-- WHAT TO WORK ON --
Copy out the listing exactly.

-- DATA SHOWN --
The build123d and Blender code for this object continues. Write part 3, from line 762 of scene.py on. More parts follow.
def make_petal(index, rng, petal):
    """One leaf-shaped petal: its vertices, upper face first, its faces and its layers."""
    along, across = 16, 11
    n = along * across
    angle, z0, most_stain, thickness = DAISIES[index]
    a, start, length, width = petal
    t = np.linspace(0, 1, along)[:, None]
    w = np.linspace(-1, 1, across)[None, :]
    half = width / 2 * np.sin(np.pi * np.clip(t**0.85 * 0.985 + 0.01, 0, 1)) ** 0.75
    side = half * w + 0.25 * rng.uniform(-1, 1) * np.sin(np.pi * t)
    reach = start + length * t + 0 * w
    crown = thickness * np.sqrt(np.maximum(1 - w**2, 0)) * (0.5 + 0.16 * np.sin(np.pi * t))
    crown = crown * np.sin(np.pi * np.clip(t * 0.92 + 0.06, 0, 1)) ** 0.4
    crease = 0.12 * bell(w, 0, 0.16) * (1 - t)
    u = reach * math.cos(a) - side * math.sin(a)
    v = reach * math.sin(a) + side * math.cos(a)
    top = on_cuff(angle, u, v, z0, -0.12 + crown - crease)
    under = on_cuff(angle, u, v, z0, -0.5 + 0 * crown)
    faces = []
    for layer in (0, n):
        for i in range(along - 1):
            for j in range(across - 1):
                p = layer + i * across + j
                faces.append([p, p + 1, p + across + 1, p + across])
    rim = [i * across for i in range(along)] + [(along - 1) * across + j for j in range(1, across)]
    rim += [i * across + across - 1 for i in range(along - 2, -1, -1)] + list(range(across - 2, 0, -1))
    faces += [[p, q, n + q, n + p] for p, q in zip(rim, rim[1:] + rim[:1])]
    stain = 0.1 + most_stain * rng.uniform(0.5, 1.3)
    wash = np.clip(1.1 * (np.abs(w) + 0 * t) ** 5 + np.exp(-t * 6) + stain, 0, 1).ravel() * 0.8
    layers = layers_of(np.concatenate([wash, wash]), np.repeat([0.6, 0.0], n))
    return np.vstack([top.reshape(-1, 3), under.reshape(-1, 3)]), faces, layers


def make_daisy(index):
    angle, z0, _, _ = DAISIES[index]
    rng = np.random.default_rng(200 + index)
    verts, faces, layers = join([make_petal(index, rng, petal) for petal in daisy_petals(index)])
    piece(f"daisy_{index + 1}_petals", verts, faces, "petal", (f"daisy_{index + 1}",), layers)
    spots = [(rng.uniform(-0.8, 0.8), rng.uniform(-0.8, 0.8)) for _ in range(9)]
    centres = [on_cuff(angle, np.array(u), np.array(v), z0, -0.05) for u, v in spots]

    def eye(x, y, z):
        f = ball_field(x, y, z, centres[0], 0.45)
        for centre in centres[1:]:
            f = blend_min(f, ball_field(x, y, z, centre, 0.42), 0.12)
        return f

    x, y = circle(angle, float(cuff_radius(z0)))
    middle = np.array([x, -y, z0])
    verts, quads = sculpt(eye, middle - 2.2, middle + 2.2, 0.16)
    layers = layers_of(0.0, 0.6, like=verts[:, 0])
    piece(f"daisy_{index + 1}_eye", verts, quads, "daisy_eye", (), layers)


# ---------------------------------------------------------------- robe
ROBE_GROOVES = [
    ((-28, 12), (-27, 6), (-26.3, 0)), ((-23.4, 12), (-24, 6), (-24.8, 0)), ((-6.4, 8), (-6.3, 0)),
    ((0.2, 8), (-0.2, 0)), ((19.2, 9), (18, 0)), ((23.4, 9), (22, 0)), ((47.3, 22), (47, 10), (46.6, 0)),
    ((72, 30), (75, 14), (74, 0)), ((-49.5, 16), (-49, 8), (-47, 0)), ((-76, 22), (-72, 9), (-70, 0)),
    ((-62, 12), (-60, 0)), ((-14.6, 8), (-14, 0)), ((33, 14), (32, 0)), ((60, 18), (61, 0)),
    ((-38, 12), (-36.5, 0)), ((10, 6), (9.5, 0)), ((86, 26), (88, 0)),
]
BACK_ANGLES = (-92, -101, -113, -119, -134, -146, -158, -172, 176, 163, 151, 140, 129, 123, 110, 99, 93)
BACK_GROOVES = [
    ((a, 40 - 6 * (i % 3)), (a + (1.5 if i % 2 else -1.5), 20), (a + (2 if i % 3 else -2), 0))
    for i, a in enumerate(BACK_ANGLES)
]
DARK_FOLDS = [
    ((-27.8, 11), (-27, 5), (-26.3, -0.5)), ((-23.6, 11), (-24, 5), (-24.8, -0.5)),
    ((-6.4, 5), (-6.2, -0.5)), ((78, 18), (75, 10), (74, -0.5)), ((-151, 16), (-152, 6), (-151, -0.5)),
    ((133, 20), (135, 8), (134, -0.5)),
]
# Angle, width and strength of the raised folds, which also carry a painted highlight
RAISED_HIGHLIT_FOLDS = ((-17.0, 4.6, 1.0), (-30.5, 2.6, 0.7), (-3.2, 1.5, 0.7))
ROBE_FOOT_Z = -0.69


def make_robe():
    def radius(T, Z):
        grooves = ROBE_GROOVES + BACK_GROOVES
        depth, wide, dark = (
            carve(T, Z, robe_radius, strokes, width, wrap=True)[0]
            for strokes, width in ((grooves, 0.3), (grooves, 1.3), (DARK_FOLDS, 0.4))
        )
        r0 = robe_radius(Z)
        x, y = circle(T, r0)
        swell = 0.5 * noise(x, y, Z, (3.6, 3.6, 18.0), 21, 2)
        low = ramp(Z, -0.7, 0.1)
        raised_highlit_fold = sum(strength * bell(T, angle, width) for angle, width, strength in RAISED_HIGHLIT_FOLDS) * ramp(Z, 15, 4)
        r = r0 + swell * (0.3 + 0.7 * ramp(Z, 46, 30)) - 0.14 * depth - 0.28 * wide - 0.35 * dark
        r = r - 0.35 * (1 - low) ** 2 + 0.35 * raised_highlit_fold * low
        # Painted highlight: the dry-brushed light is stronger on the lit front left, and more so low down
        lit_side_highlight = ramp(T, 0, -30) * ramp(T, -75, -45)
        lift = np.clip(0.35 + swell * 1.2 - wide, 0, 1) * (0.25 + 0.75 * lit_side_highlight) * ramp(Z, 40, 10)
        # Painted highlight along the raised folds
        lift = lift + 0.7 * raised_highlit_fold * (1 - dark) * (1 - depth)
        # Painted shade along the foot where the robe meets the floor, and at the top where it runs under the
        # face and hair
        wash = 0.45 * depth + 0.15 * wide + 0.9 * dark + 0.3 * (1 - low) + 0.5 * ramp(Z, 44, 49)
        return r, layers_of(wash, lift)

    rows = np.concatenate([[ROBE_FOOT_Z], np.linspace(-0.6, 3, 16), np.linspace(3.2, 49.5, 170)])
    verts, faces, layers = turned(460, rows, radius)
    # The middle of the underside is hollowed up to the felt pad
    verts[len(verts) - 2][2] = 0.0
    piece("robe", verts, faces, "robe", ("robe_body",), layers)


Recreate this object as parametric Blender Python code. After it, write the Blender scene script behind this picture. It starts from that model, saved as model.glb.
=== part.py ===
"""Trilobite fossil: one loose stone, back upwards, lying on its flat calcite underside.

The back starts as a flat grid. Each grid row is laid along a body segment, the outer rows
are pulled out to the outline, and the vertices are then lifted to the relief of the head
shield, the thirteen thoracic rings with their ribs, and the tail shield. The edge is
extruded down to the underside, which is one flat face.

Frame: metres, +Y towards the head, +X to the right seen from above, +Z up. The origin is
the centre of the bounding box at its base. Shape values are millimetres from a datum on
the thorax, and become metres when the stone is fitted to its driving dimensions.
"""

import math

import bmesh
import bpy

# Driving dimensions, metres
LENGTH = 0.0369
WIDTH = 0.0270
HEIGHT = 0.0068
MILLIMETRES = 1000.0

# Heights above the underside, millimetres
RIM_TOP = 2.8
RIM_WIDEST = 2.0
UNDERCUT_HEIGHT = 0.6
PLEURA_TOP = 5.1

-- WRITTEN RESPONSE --
The build123d and Blender code for this object continues. Write part 3, from line 762 of scene.py on. More parts follow.
def make_petal(index, rng, petal):
    """One leaf-shaped petal: its vertices, upper face first, its faces and its layers."""
    along, across = 16, 11
    n = along * across
    angle, z0, most_stain, thickness = DAISIES[index]
    a, start, length, width = petal
    t = np.linspace(0, 1, along)[:, None]
    w = np.linspace(-1, 1, across)[None, :]
    half = width / 2 * np.sin(np.pi * np.clip(t**0.85 * 0.985 + 0.01, 0, 1)) ** 0.75
    side = half * w + 0.25 * rng.uniform(-1, 1) * np.sin(np.pi * t)
    reach = start + length * t + 0 * w
    crown = thickness * np.sqrt(np.maximum(1 - w**2, 0)) * (0.5 + 0.16 * np.sin(np.pi * t))
    crown = crown * np.sin(np.pi * np.clip(t * 0.92 + 0.06, 0, 1)) ** 0.4
    crease = 0.12 * bell(w, 0, 0.16) * (1 - t)
    u = reach * math.cos(a) - side * math.sin(a)
    v = reach * math.sin(a) + side * math.cos(a)
    top = on_cuff(angle, u, v, z0, -0.12 + crown - crease)
    under = on_cuff(angle, u, v, z0, -0.5 + 0 * crown)
    faces = []
    for layer in (0, n):
        for i in range(along - 1):
            for j in range(across - 1):
                p = layer + i * across + j
                faces.append([p, p + 1, p + across + 1, p + across])
    rim = [i * across for i in range(along)] + [(along - 1) * across + j for j in range(1, across)]
    rim += [i * across + across - 1 for i in range(along - 2, -1, -1)] + list(range(across - 2, 0, -1))
    faces += [[p, q, n + q, n + p] for p, q in zip(rim, rim[1:] + rim[:1])]
    stain = 0.1 + most_stain * rng.uniform(0.5, 1.3)
    wash = np.clip(1.1 * (np.abs(w) + 0 * t) ** 5 + np.exp(-t * 6) + stain, 0, 1).ravel() * 0.8
    layers = layers_of(np.concatenate([wash, wash]), np.repeat([0.6, 0.0], n))
    return np.vstack([top.reshape(-1, 3), under.reshape(-1, 3)]), faces, layers


def make_daisy(index):
    angle, z0, _, _ = DAISIES[index]
    rng = np.random.default_rng(200 + index)
    verts, faces, layers = join([make_petal(index, rng, petal) for petal in daisy_petals(index)])
    piece(f"daisy_{index + 1}_petals", verts, faces, "petal", (f"daisy_{index + 1}",), layers)
    spots = [(rng.uniform(-0.8, 0.8), rng.uniform(-0.8, 0.8)) for _ in range(9)]
    centres = [on_cuff(angle, np.array(u), np.array(v), z0, -0.05) for u, v in spots]

    def eye(x, y, z):
        f = ball_field(x, y, z, centres[0], 0.45)
        for centre in centres[1:]:
            f = blend_min(f, ball_field(x, y, z, centre, 0.42), 0.12)
        return f

    x, y = circle(angle, float(cuff_radius(z0)))
    middle = np.array([x, -y, z0])
    verts, quads = sculpt(eye, middle - 2.2, middle + 2.2, 0.16)
    layers = layers_of(0.0, 0.6, like=verts[:, 0])
    piece(f"daisy_{index + 1}_eye", verts, quads, "daisy_eye", (), layers)


# ---------------------------------------------------------------- robe
ROBE_GROOVES = [
    ((-28, 12), (-27, 6), (-26.3, 0)), ((-23.4, 12), (-24, 6), (-24.8, 0)), ((-6.4, 8), (-6.3, 0)),
    ((0.2, 8), (-0.2, 0)), ((19.2, 9), (18, 0)), ((23.4, 9), (22, 0)), ((47.3, 22), (47, 10), (46.6, 0)),
    ((72, 30), (75, 14), (74, 0)), ((-49.5, 16), (-49, 8), (-47, 0)), ((-76, 22), (-72, 9), (-70, 0)),
    ((-62, 12), (-60, 0)), ((-14.6, 8), (-14, 0)), ((33, 14), (32, 0)), ((60, 18), (61, 0)),
    ((-38, 12), (-36.5, 0)), ((10, 6), (9.5, 0)), ((86, 26), (88, 0)),
]
BACK_ANGLES = (-92, -101, -113, -119, -134, -146, -158, -172, 176, 163, 151, 140, 129, 123, 110, 99, 93)
BACK_GROOVES = [
    ((a, 40 - 6 * (i % 3)), (a + (1.5 if i % 2 else -1.5), 20), (a + (2 if i % 3 else -2), 0))
    for i, a in enumerate(BACK_ANGLES)
]
DARK_FOLDS = [
    ((-27.8, 11), (-27, 5), (-26.3, -0.5)), ((-23.6, 11), (-24, 5), (-24.8, -0.5)),
    ((-6.4, 5), (-6.2, -0.5)), ((78, 18), (75, 10), (74, -0.5)), ((-151, 16), (-152, 6), (-151, -0.5)),
    ((133, 20), (135, 8), (134, -0.5)),
]
# Angle, width and strength of the raised folds, which also carry a painted highlight
RAISED_HIGHLIT_FOLDS = ((-17.0, 4.6, 1.0), (-30.5, 2.6, 0.7), (-3.2, 1.5, 0.7))
ROBE_FOOT_Z = -0.69


def make_robe():
    def radius(T, Z):
        grooves = ROBE_GROOVES + BACK_GROOVES
        depth, wide, dark = (
            carve(T, Z, robe_radius, strokes, width, wrap=True)[0]
            for strokes, width in ((grooves, 0.3), (grooves, 1.3), (DARK_FOLDS, 0.4))
        )
        r0 = robe_radius(Z)
        x, y = circle(T, r0)
        swell = 0.5 * noise(x, y, Z, (3.6, 3.6, 18.0), 21, 2)
        low = ramp(Z, -0.7, 0.1)
        raised_highlit_fold = sum(strength * bell(T, angle, width) for angle, width, strength in RAISED_HIGHLIT_FOLDS) * ramp(Z, 15, 4)
        r = r0 + swell * (0.3 + 0.7 * ramp(Z, 46, 30)) - 0.14 * depth - 0.28 * wide - 0.35 * dark
        r = r - 0.35 * (1 - low) ** 2 + 0.35 * raised_highlit_fold * low
        # Painted highlight: the dry-brushed light is stronger on the lit front left, and more so low down
        lit_side_highlight = ramp(T, 0, -30) * ramp(T, -75, -45)
        lift = np.clip(0.35 + swell * 1.2 - wide, 0, 1) * (0.25 + 0.75 * lit_side_highlight) * ramp(Z, 40, 10)
        # Painted highlight along the raised folds
        lift = lift + 0.7 * raised_highlit_fold * (1 - dark) * (1 - depth)
        # Painted shade along the foot where the robe meets the floor, and at the top where it runs under the
        # face and hair
        wash = 0.45 * depth + 0.15 * wide + 0.9 * dark + 0.3 * (1 - low) + 0.5 * ramp(Z, 44, 49)
        return r, layers_of(wash, lift)

    rows = np.concatenate([[ROBE_FOOT_Z], np.linspace(-0.6, 3, 16), np.linspace(3.2, 49.5, 170)])
    verts, faces, layers = turned(460, rows, radius)
    # The middle of the underside is hollowed up to the felt pad
    verts[len(verts) - 2][2] = 0.0
    piece("robe", verts, faces, "robe", ("robe_body",), layers)


Recreate this object as parametric Blender Python code. After it, write the Blender scene script behind this picture. It starts from that model, saved as model.glb.
=== part.py ===
"""Trilobite fossil: one loose stone, back upwards, lying on its flat calcite underside.

The back starts as a flat grid. Each grid row is laid along a body segment, the outer rows
are pulled out to the outline, and the vertices are then lifted to the relief of the head
shield, the thirteen thoracic rings with their ribs, and the tail shield. The edge is
extruded down to the underside, which is one flat face.

Frame: metres, +Y towards the head, +X to the right seen from above, +Z up. The origin is
the centre of the bounding box at its base. Shape values are millimetres from a datum on
the thorax, and become metres when the stone is fitted to its driving dimensions.
"""

import math

import bmesh
import bpy

# Driving dimensions, metres
LENGTH = 0.0369
WIDTH = 0.0270
HEIGHT = 0.0068
MILLIMETRES = 1000.0

# Heights above the underside, millimetres
RIM_TOP = 2.8
RIM_WIDEST = 2.0
UNDERCUT_HEIGHT = 0.6
PLEURA_TOP = 5.1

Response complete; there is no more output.